Lo que se sabe hasta el día de hoy en el triste caso de Ana María, expuesto por el Ministerio Público en su teoría del caso, es que Allan “N”, su expareja, la asesinó violentamente cuando se encontraba sola en su casa y luego quiso simular un suicidio. Se trató de un feminicidio premeditado que le salió mal al probable asesino pues dejó un sinfín de evidencias que llevaron a su pronta identificación, detención y sometimiento a la justicia. Entre los elementos inculpatorios, se incluyeron varios mensajes de texto enviados por Ana María en las horas previas, donde comunicaba su temor a ser asesinada por Allan “N”, lo que al final, desgraciadamente, así fue. Lo que sigue ahora es un largo proceso penal en el que el Ministerio Público deberá demostrar la culpabilidad más allá de toda duda razonable, mientras que el inculpado intentará salir de prisión o recibir una condena reducida. Para los deudos de Ana María, al drama de la pérdida, se suma ahora el drama del proceso judicial.

¿Es el lamentable caso de Ana María un feminicidio más? ¿Su asesino es otro vulgar macho celoso que actuó con premeditación y violencia, como tantos otros? Creo que no, y por eso el caso de Ana María tiene dimensiones nacionales e incluso internacionales. El probable asesino no era un marginado de la cultura de la legalidad o de la sociedad, cuya formación lo hubiese llevado a entender que el asesinato era la única forma de solucionar sus problemas sentimentales. No era, parafraseando al penalista alemán Hans Welzel, un “delincuente nato”, de esos que nacen, crecen y viven en un entorno criminógeno en el que delinquir sea lo “normal”. No. Allan “N” era un estudiante destacado de una escuela privada. Lo habían becado por tener el mejor promedio de su generación. Llevaba una vida social común y corriente entre jóvenes de su edad. Había amor y amistad a su rededor. No tenía mayores carencias económicas. Era, pues, una persona de la que uno pensaría que jamás se atrevería a matar. Y, sin embargo, no sólo lo hizo, sino que actuó con agravantes.
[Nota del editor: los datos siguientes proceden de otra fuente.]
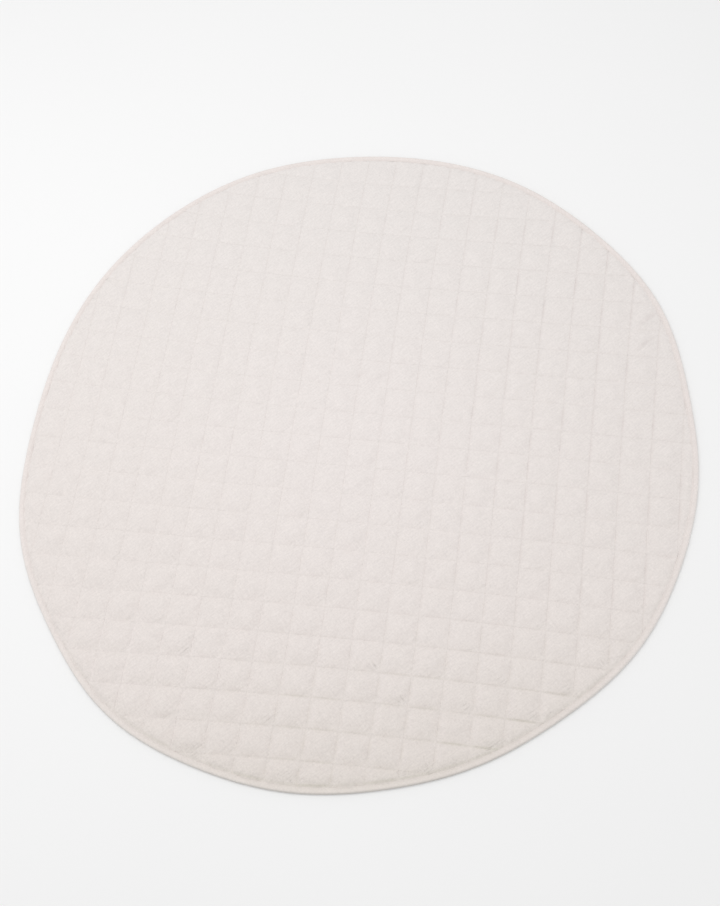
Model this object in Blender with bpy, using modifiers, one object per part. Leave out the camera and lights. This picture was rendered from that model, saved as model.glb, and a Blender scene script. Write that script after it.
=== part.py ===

Aquí no se trata, pues, de un pedestre feminicida más, sino de un asesino producido en un ambiente de descomposición social generalizada donde campea la idea de impunidad; de que se puede ser violento y delinquir sin consecuencias, sólo porque sí. De ese ambiente tan nuestro en México, del que se ha apropiado la juventud, que se alimenta todos los días con ejemplos bien documentados que cono cemos todos, y que a veces cede frente a casos de escándalo o cuando surge un video o si el suceso se hace viral.

Este caso no debe de acabar en una simple narración trágica y un sombrío reflejo de nuestra sociedad. Debe ser un llamado a la acción para cada uno de nosotros. Debemos exigir un cambio profundo en nuestra cultura y educación, especialmente sobre igualdad de género y manejo de emociones, así como reclamar leyes más eficientes y su aplicación rigurosa para garantizar que los delincuentes sean llevados ante la justicia y que las víctimas reciban la protección y el apoyo necesarios. El legado de Ana María —y de muchas otras víctimas— debe impulsarnos a ser agentes de cambio social. No podemos permitir que sus muertes sean en vano.